Friday, January 31, 2014

Evanston: THE LIEUTENANT; the beaver; snow; ads

        A year ago I read THE SECRET RIVER, part of a trilogy of novels about Australia’s colonial past.  Mostly set on the Hawkesbury River, just north of Sydney, which I know well as a favorite destination during the various years I’ve had a boat in Sydney—even today you sail north outside The Heads about a dozen miles, west up the river a couple of miles and are in coves unmarked by man.  I enjoyed the book very much and thought I wrote about it, but can’t find the entry.
        I learned that while written first, THE SECRET RIVER has become the second novel of the trilogy, and I just finished THE LIEUTENANT, which goes back thirty years to the arrival of what is known as The First Fleet.
        As a child, Daniel Rooke, the title character, comes to realize that he has rare mathematical ability, which he mostly keeps to himself to avoid ridicule by the less gifted.  However, he attracts the attention of some, including the Astronomer Royal.
        He attends the Royal Naval College, but then because they are less costly to purchase takes a commission in the Marines rather than the Navy.
        Injured in a sea battle during the Revolutionary War, after his recovery he is asked to join the fleet transporting prisoners out to the land ‘discovered’ by Captain Cook and make observations of an expected comet.
        While Kate Grenville is a fine writer, she does not know the sea.
        She provides an interesting description of the daily ritual of winding the chronometer during passage that I assume is historically accurate, but then erroneously states the chronometer’s purpose.  
        She also writes of “the bland wind at sea.”  
        While it is true that wind off and near land has more varied scents, I can’t imagine that any sailor finds sea wind bland.  To the contrary.  I long for a whiff of it as I did during my inland college years.
        Arrived in the Antipodes, Rooke sets up a modest observatory not far from what is now the south end of the Sydney Harbor Bridge, where he, isolated from the main encampment, mets the native peoples on a personal level and develops a friendly relationship with some, including a young girl from whom he begins to learn their language.
        Expected supply ships do not arrive; the soldiers, sailors and prisoners almost stave; and predictable violence breaks out.
        All this is very well told, but the most interesting thing in the book is found in the Author’s Note at the end.  I am not going to reveal what that is and spoil this enjoyable novel for you.
        Upon completing it, I immediately bought the last book in the trilogy, SARAH THORNHILL.

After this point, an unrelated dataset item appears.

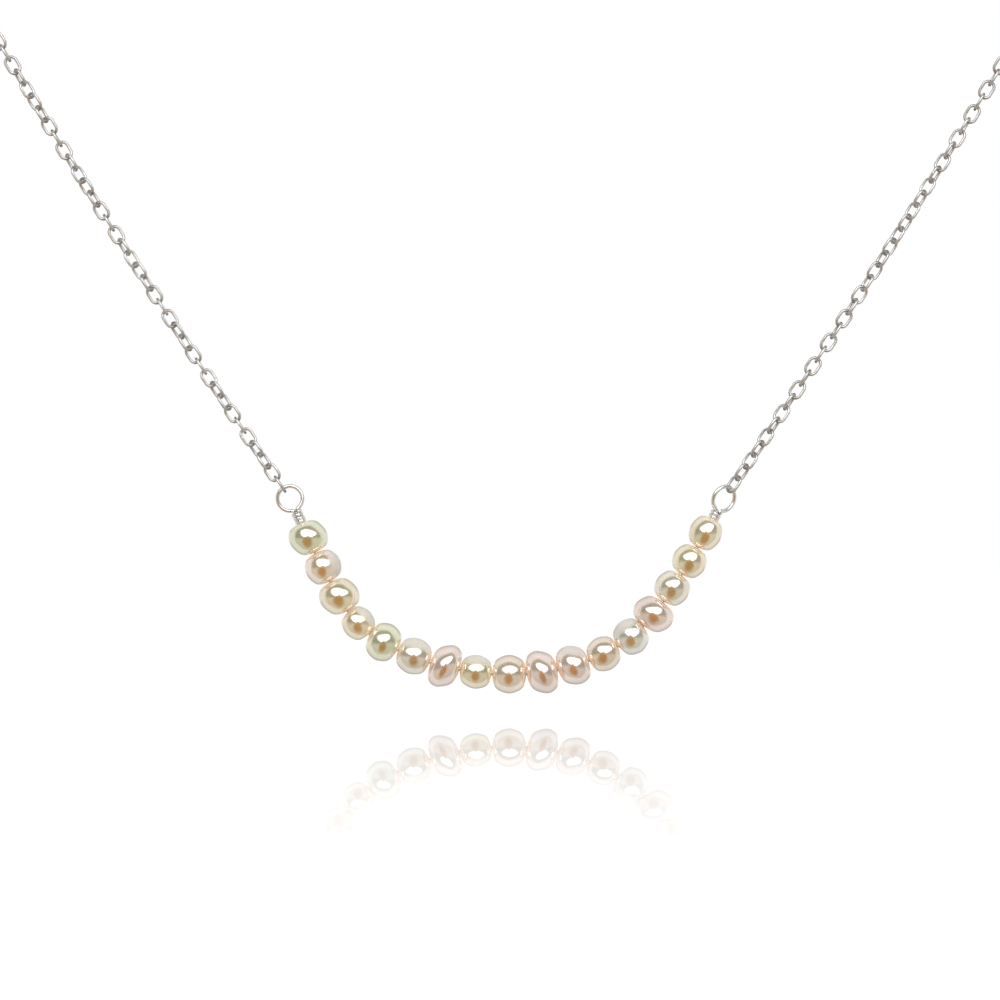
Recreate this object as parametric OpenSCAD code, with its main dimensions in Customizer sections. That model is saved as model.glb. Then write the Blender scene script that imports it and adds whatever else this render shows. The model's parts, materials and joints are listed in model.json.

        This morning I learned that there is a beaver in England.  That is news because my ancestors—and maybe yours—killed off the last resident beaver 800 years ago.
        The story from SCIENTIFIC AMERICAN is here.
        Why dither?  Find out whether it is male or female and release a mate.  Or a bunch of both sexes.
        Go beaver.

        Today, gratefully, is the last day of the third snowiest month in Chicago since records started being kept in 1884.  33.5”/.85 meter has fallen so far, a number that will be increased before midnight.
        The two snowier months were also Januarys, in 1918 and 1979.
        Snow due to begin later today will continue into tomorrow.  Worse from a purely selfish perspective is another storm due Tuesday that may persist into Wednesday, the day I am scheduled to fly away.  Cancelled flights are routine in Chicago this winter.

        I received an offer to buy advertising space on this site.  I’m flattered, but I declined.  Unlike Ty Warner I know when I have enough. will remain ad free.